Find all the lines with "that" and gather them.

____________________

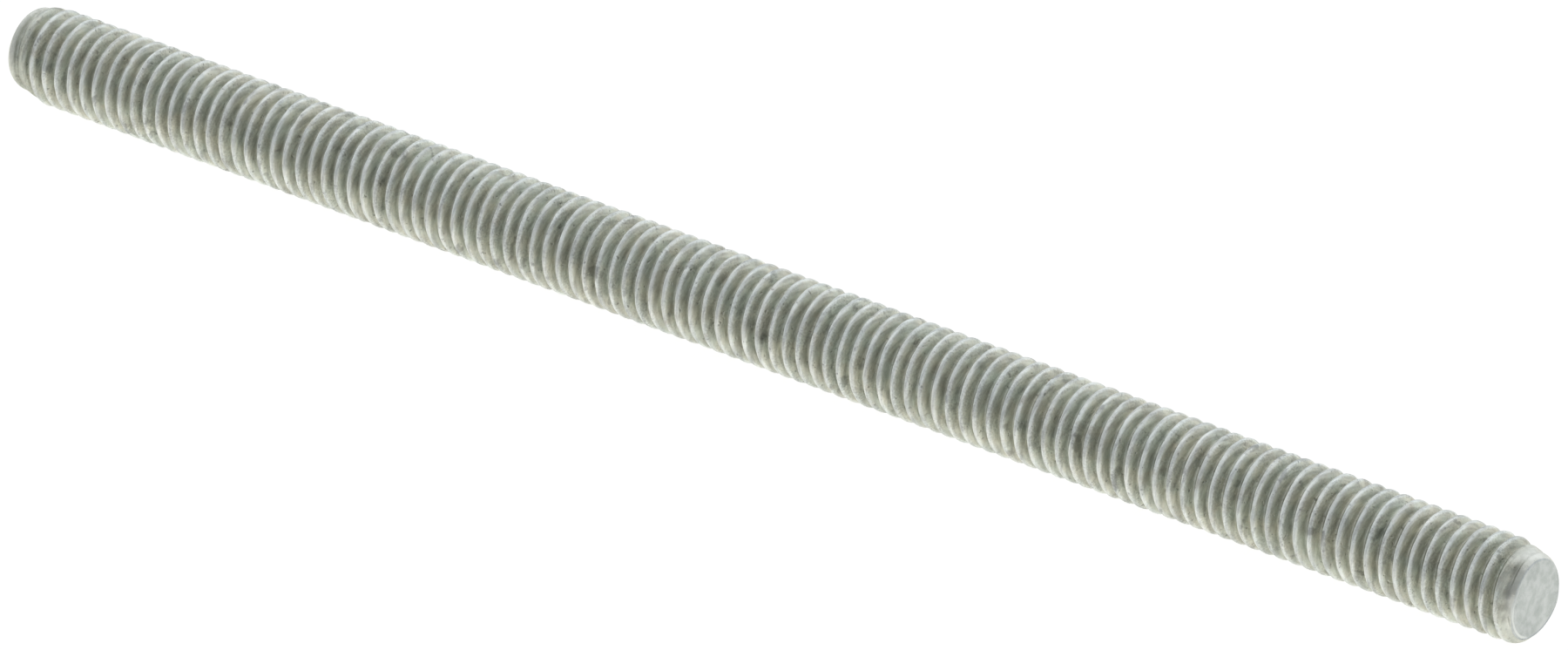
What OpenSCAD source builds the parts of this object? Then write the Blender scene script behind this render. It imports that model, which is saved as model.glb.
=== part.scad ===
// Screw pin: a straight length of steel rod with one right-hand screw thread
// from end to end. Both ends are cut square. A long curved taper draws in the
// last turns, and a round runs over the edge to the flat end face. There is no
// head, slot or plain shank.
// The axis is X, and the middle of the pin is at the origin.

/* [Thread] */
// Diameter over the crests (3/8 inch)
major_d = 9.525; // [8:0.005:12]
// Distance along the axis from one crest to the next (16 to the inch)
pitch = 1.5875; // [1.4:0.0005:1.8]
// Depth of the groove, as a share of the pitch
depth_share = 0.61; // [0.5:0.01:0.64]
// Width of the flat left on top of the crest, as a share of the pitch
crest_share = 0.17; // [0.16:0.01:0.2]
// Angle between the two flanks of the groove
flank_angle = 60; // [50:1:60]
// Where the crest runs out through the +X end, turned about +X from +Y
crest_start = 118; // [0:1:359]

/* [Ends] */
// Length over both ends (7 inches)
pin_l = 177.8; // [80:0.1:190]
// Length of the taper that draws in the last turns, from the end face
taper_l = 3.8; // [1.5:0.1:8]
// How far the taper brings the crests down at the end face
taper_drop = 0.62; // [0.1:0.02:0.9]
// How much the taper curves, where 1 is a straight cone
taper_curve = 1.3; // [1:0.1:2]
// Length of the round at the edge, from the end face
edge_l = 0.9; // [0.1:0.05:1.2]
// How much further the round brings the surface in at the end face
edge_drop = 0.45; // [0.1:0.05:0.6]

/* [Hidden] */
$fn = 96;
// Facets spent on the groove, and how far its cutter clears the crests
groove_facets = 11900;
clearance = 0.01;
// Bands that follow the round at the edge and the taper beyond it
edge_bands = 4;
taper_bands = 3;

crest_r = major_d / 2;
groove_r = crest_r - depth_share * pitch;
half_l = pin_l / 2;

// The groove's cutter starts one pitch before the -X end and stops one pitch
// after the +X end. It is swept in flat steps, each with four sides of two
// triangles.
cut_turns = pin_l / pitch + 2;
cut_steps = floor(groove_facets / 8);

// The middle of a flat step lies nearer the axis than its ends, so the cutter's
// outer corners are raised until even the middle clears the crests.
outer_r = crest_r / cos(180 * cut_turns / cut_steps) + clearance;

// Half the groove's width, at its floor and at the cutter's outer corners.
slope = tan(flank_angle / 2);
crest_half = (1 - crest_share) * pitch / 2;
floor_half = crest_half - (crest_r - groove_r) * slope;
outer_half = crest_half + (outer_r - crest_r) * slope;

// The groove lies half a turn from the crest, so it leaves the +X end opposite
// crest_start, after all but one of its turns.
first_angle = crest_start + 180 - 360 * (cut_turns - 1);

// A point on the groove's helix after some turns, moved along the axis.
function on_helix(turns, along, r) =
    let (a = first_angle + 360 * turns)
    [-half_l + (turns - 1) * pitch + along, r * cos(a), r * sin(a)];

module groove_cutter() {
    corners = [for (i = [0:cut_steps]) let (turns = i * cut_turns / cut_steps) each [
        on_helix(turns, -outer_half, outer_r),
        on_helix(turns, -floor_half, groove_r),
        on_helix(turns, floor_half, groove_r),
        on_helix(turns, outer_half, outer_r)
    ]];
    sides = [for (i = [0:cut_steps - 1], k = [0:3])
        let (a = 4 * i + k, b = 4 * i + (k + 1) % 4)
        each [[b, a, b + 4], [b + 4, a, a + 4]]];
    last = 4 * cut_steps;
    ends = [[0, 1, 2, 3], [last + 3, last + 2, last + 1, last]];
    polyhedron(corners, concat(sides, ends));
}

// How far below the crests the surface lies at a distance from an end face.
function end_drop(d) =
    taper_drop * pow(max(1 - d / taper_l, 0), taper_curve)
    + edge_drop * (1 - sqrt(1 - pow(max(1 - d / edge_l, 0), 2)));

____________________

Answer to this problem
What OpenSCAD source builds the parts of this object? Then write the Blender scene script behind this render. It imports that model, which is saved as model.glb.
// Length of the taper that draws in the last turns, from the end face
// Bands that follow the round at the edge and the taper beyond it